為什麼要廢除死刑?
相關問題:中國應不應該取消死刑?
首先,並不是所有國家都向著廢除死刑的方向發展的,有些國家在為了的法制設計中也有保留死刑的計劃的跡象。
所以回答很有可能偏題,會不會被摺疊呀。。。我個人認為,不應當廢除死刑的,但是確實應當減少死刑的宣判,因為這個實在是很重。上面又說,因為殺一個是死,就多殺幾個的這種賺夠本的心理使得死刑不但沒有得到應該有的威懾力量,反而將犯罪推向了惡性循環。我承認這在某些人那裡會有。那反過來,既然沒有死刑,那反正殺幾個都不會死,再多殺幾個又有何妨?有沒有這麼想過呢?然後,上面的又有幾個人說,因為死刑是不可挽回的,所以應該廢除。但是,同樣,只要是誤判,當一個人接受不應該的懲罰,就算是關一天,都是不可挽回。當一個人從青春年華到耄耋之年都在監獄裡度過,有一天,突然跟他說他被誤判了,然後釋放,賠錢,你覺得這個也是可以算是挽回了么?

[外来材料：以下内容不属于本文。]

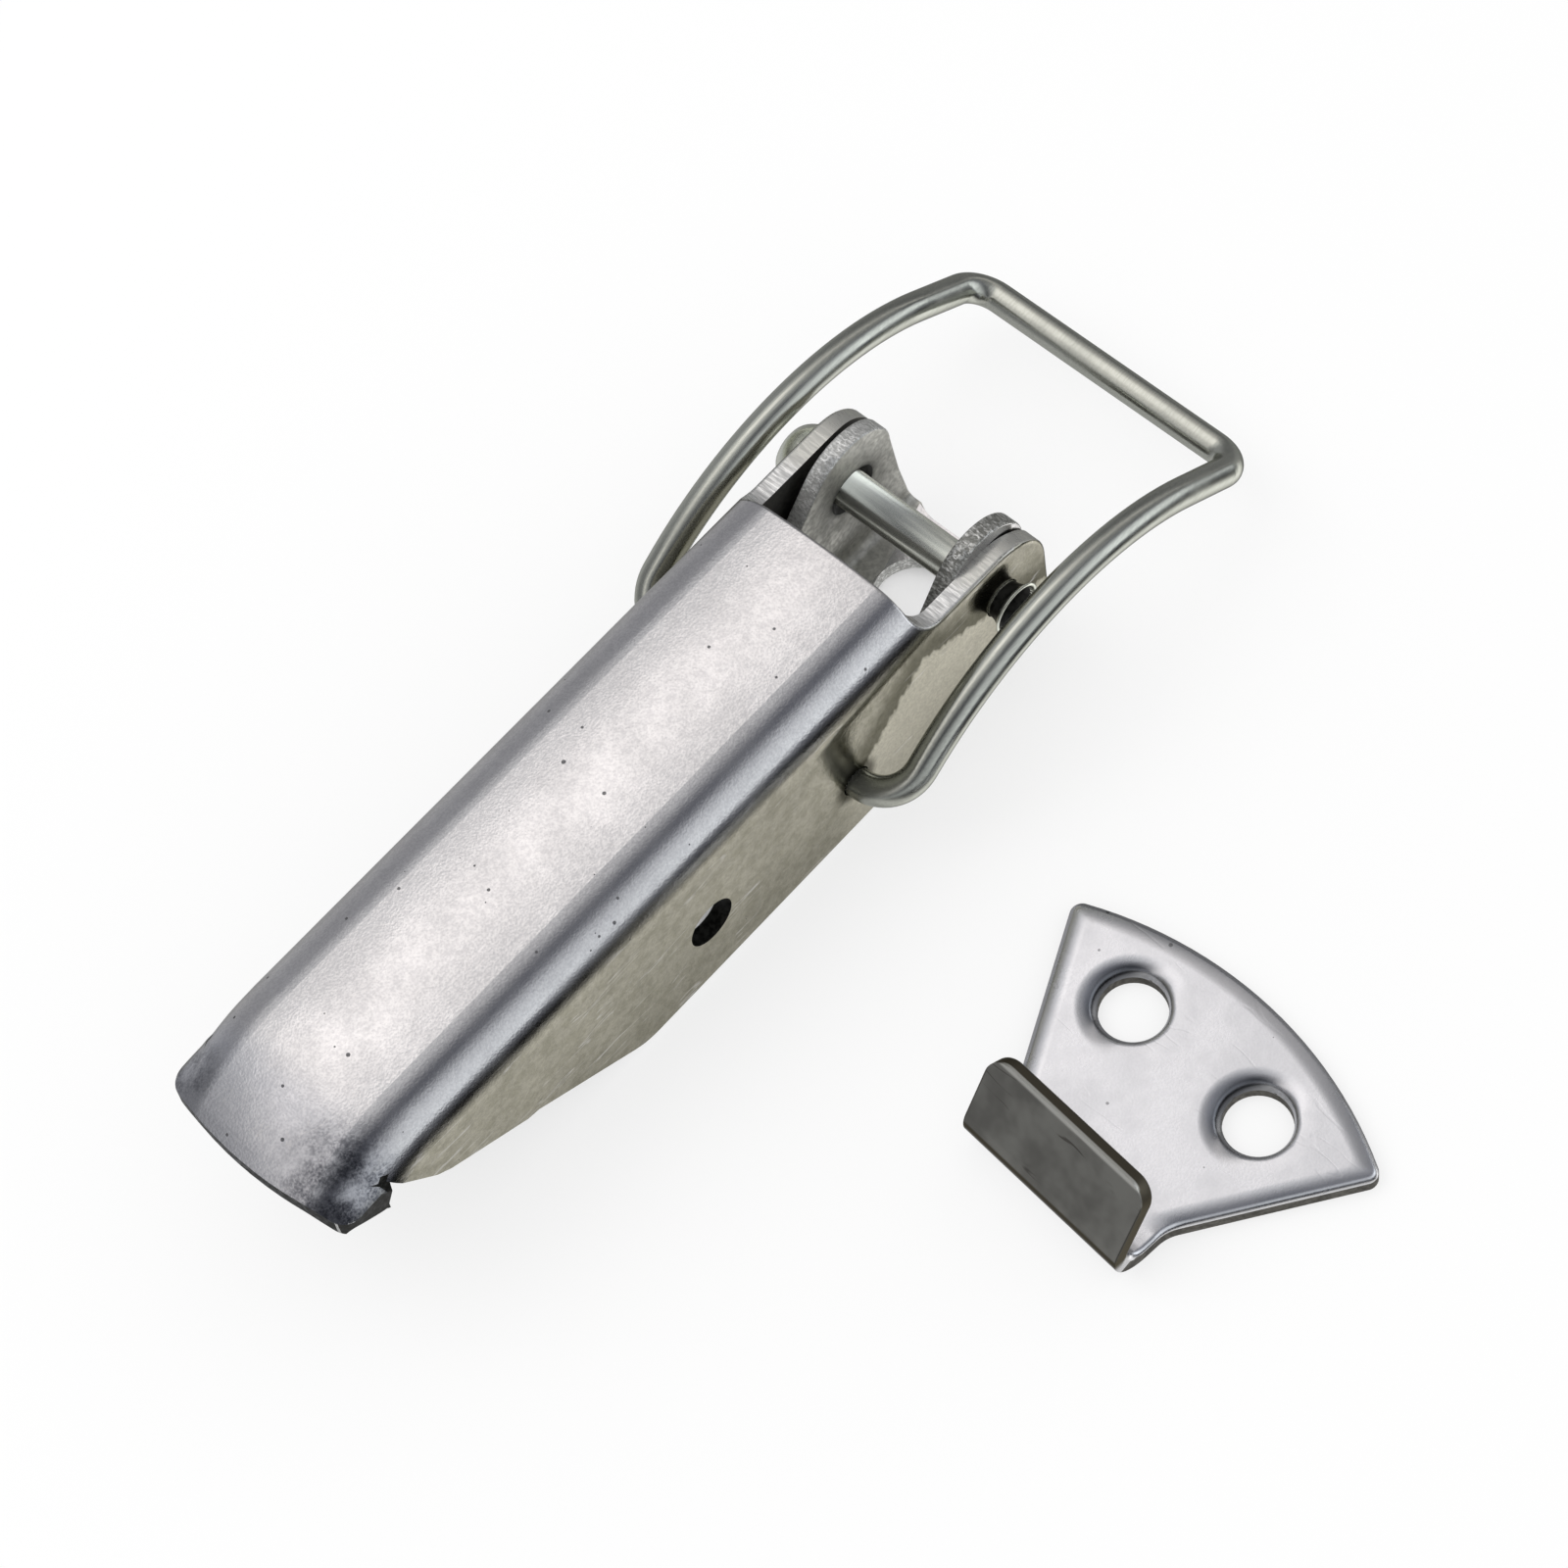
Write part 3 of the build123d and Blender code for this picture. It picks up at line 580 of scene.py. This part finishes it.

上面又一個論調,死刑就是一群人決定一個人的生死,這樣就很不對。從這個觀點來講,那麼審判本來就是一群人決定一個人的生命或自由,你判他無論什麼罪,該接受什麼懲罰,不都是一群人對一個人的決定么?這樣就道德了?還有一個說是,無意殺了一個人,就判死刑了,不給他機會。你要知道,若真的是無意,不成判不了死刑的嘛。這本來就是給他機會。同時,也一定程度上,把一個人的犯罪行為加以區分了。所以,制度上不能廢除,執行上,應當減少,經過反覆調查基本可以確保,同時,其犯罪行為,確實造成很惡劣的影響,才可能被判死刑借著夏案回憶了些十年前實習期間了解的案子,看到朋友FEED里這個問題,順便多回憶一些,之後就不再做這種不務正業的回答了。04年大學畢業之後就沒再從事過任何和法律相關的工作,不要把我的回答當成什麼專業的回答,包括夏案那個問題下面的回答,也只是有感而發。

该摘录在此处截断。